You make a good point. I don't think our columnists should have to put up with mere ad hominem abuse and it is against the guidelines, as you observe. Sometimes, bad posts don't go fast enough (moderation resourcing being inevitably limited), and sometimes, perhaps, too much presumption is made in favour of free speech, with Gdn columnists just expected to be as tough as old boots and able to put up with some heckling. But you can help us by using the 'report abuse' button.

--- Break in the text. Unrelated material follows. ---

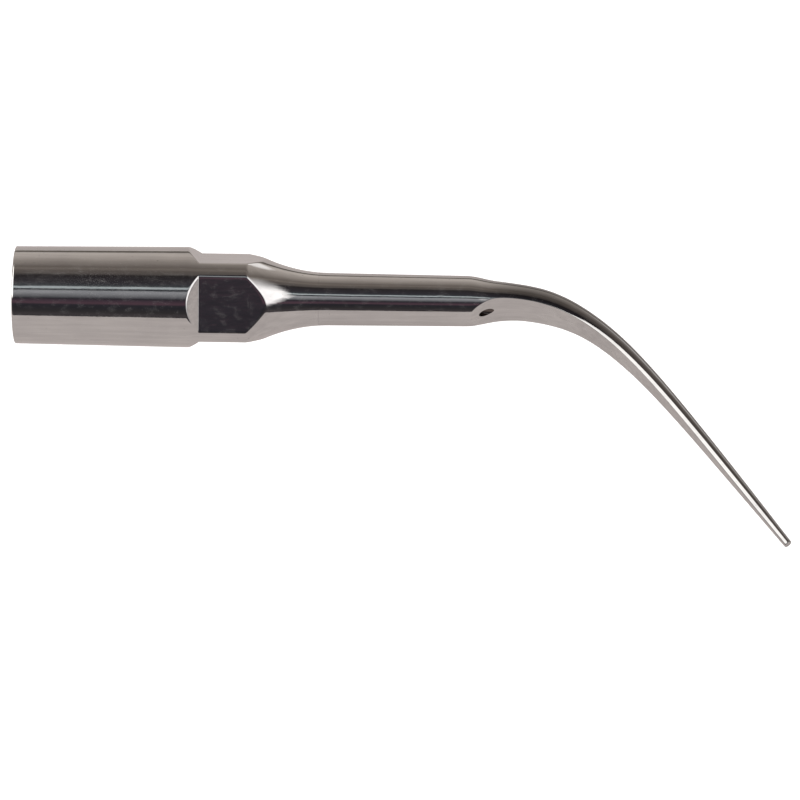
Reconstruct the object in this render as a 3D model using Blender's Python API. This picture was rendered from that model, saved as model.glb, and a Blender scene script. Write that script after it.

As for rightwing trolls: well, I think we have to accept that Cif is open for business to anyone who wants to visit and we're not charging the price of admission that is the £1 people pay for the newspaper. On the other hand, I think it is salutary for all us Gdn types to be exposed to views outside our comfort zone and to realise that there is a battle of ideas out there and we have to take the world as we find it, not as we might wish it to be.

So, trolls should get modded out of sight. But rightwingers? Bring 'em on: let's have the debate.

................

There endeth the lesson.

This is interesting, though:

"...there is a battle of ideas out there and we have to take the world as we find it, not as we might wish it to be."

Isn't this the very thing which The Guardian, CiF and the Matt Seaton All Stars have continuously and deliberately tried to achieve - peddling their ideology and clearing the ground of dissent in order to push it without impediment or hindrance from the filthy scum who (used to) make CiF worth reading?